* **WHAT TO PRODUCE**:
In the entries below, how many lines hold the string "this"? Give only the number.
[TASK MATERIAL start]
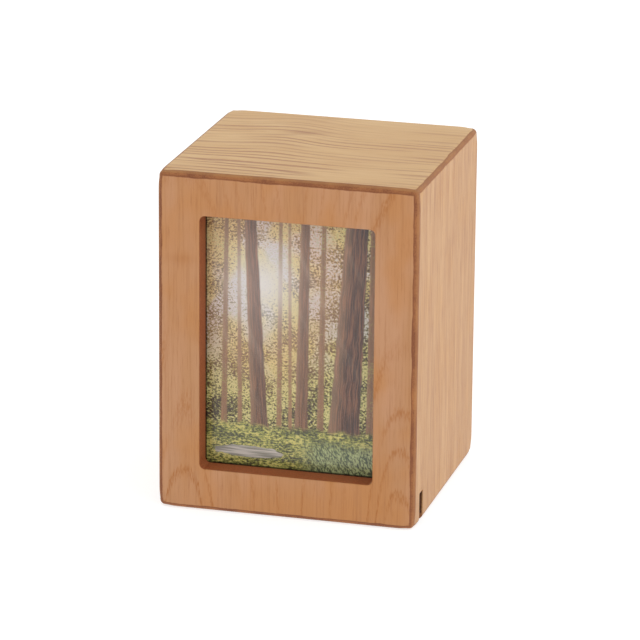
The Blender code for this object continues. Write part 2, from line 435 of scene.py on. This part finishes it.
# Soft flames in the veneers, as soft_marks takes them, in millimetres
FRONT_MARKS = (
    (39.0, -49.0, 0.0, 2.5, 7.0, 0.30),
)
FRONT_GLOW = (
    (-74.0, 20.0, 0.0, 14.0, 60.0, 0.80),
    (72.0, -10.0, 0.0, 12.0, 60.0, 0.30),
    (32.0, -50.0, 0.0, 30.0, 12.0, 0.40),
)
TOP_MARKS = (
    (-32.0, -38.0, -0.22, 30.0, 0.9, 0.40),
    (1.0, -45.0, -0.15, 9.0, 2.0, 0.45),
    (-14.0, 24.0, 0.05, 10.0, 3.6, 0.58),
    (-24.0, 17.0, 0.30, 9.0, 1.6, 0.35),
)
TOP_GLOW = (
    (44.0, 0.0, 0.0, 34.0, 70.0, 0.70),
)

# Settings of board_look for each board
BOARD_LOOKS = {
    "front": dict(
        tones=FRONT_TONES, core=FRONT_CORE, worn=(2.1, 2.2, 2.1, 2.5), seed=3.0,
        growth=twin_arches(-48.0, 53.0, 0.14, 22.0), figure=front_figure, ring_width=4.2,
        sharp=0.60, dashed=0.75, contrast=0.25, marks=FRONT_MARKS, glow=FRONT_GLOW,
    ),
    "right": dict(
        tones=SIDE_TONES, core=SIDE_CORE, worn=(3.4, 2.1, 2.1, 2.1), seed=23.0,
        growth=long_lines(0.0, 0.0, 20.0), figure=steady(0.76), ring_width=2.4,
        sharp=0.35, contrast=0.56,
    ),
    "back": dict(
        tones=FRONT_TONES, core=FRONT_CORE, worn=(2.1, 2.1, 2.1, 2.1), seed=63.0,
        growth=arches(-8.0, 0.2, 26.0), figure=steady(0.60), ring_width=4.4,
        sharp=0.60, dashed=0.75, contrast=0.18,
    ),
    "left": dict(
        tones=SIDE_TONES, core=SIDE_CORE, worn=(2.1, 3.4, 2.1, 2.1), seed=43.0,
        growth=long_lines(4.0, 20.0, 30.0), figure=steady(0.50), ring_width=2.6,
        sharp=0.35, contrast=0.32,
    ),
    "top": dict(
        tones=TOP_TONES, core=TOP_CORE, worn=(2.1, 1.8, 2.7, 2.1), seed=83.0,
        growth=long_lines(7.5, -22.0, 20.0), figure=top_figure, ring_width=4.8,
        sharp=0.40, dashed=0.20, contrast=0.18, marks=TOP_MARKS, glow=TOP_GLOW,
    ),
}

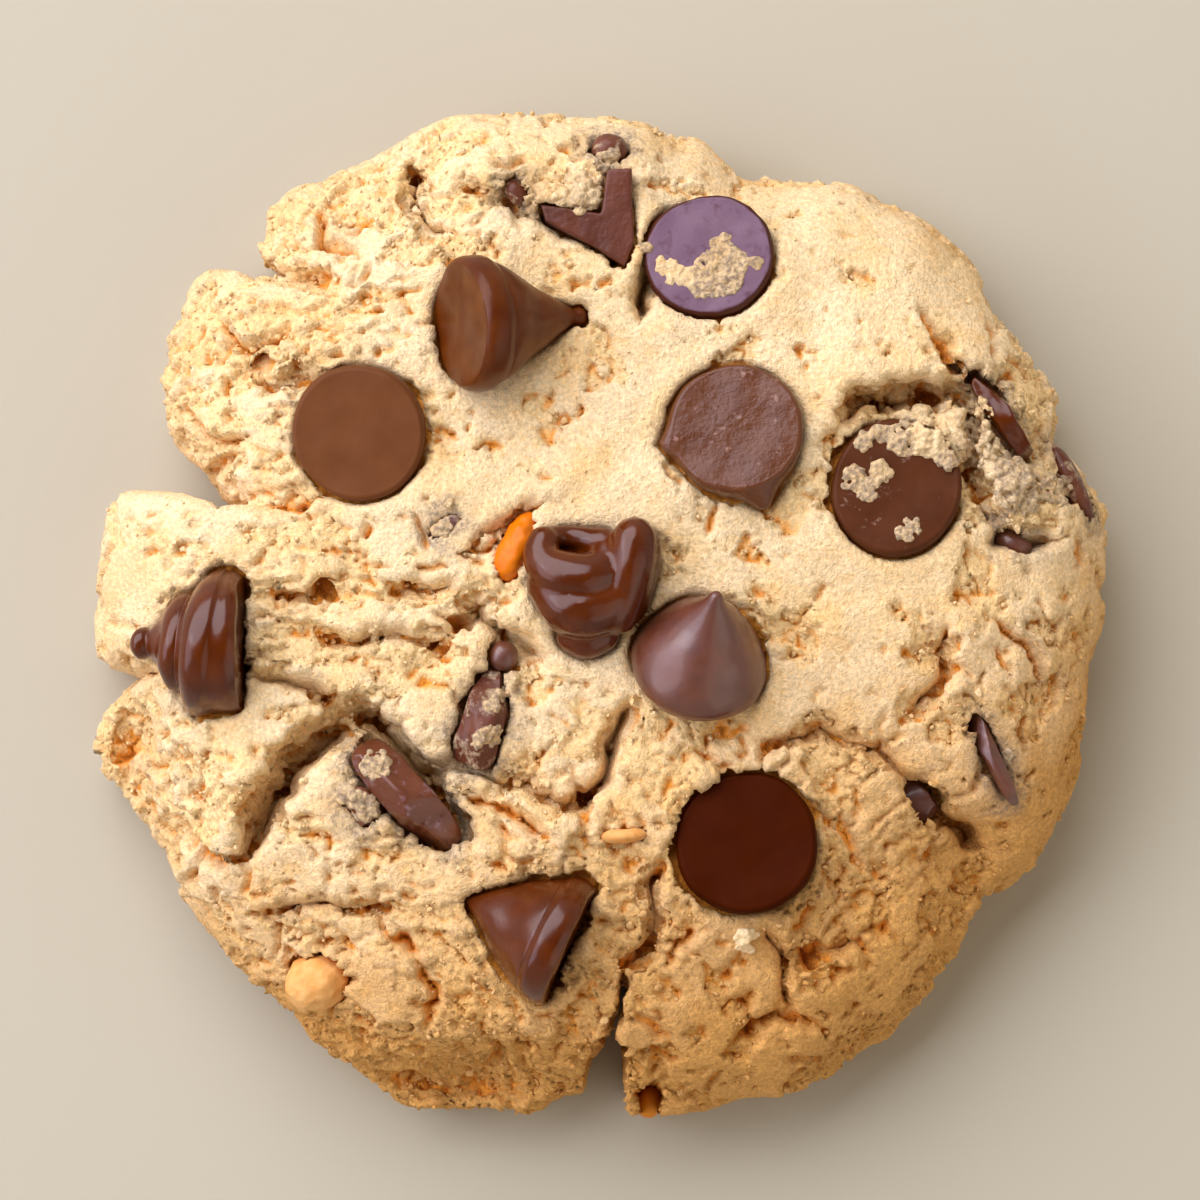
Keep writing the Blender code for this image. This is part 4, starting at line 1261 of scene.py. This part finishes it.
[TASK MATERIAL end]
* **WRITTEN ANSWER**:
2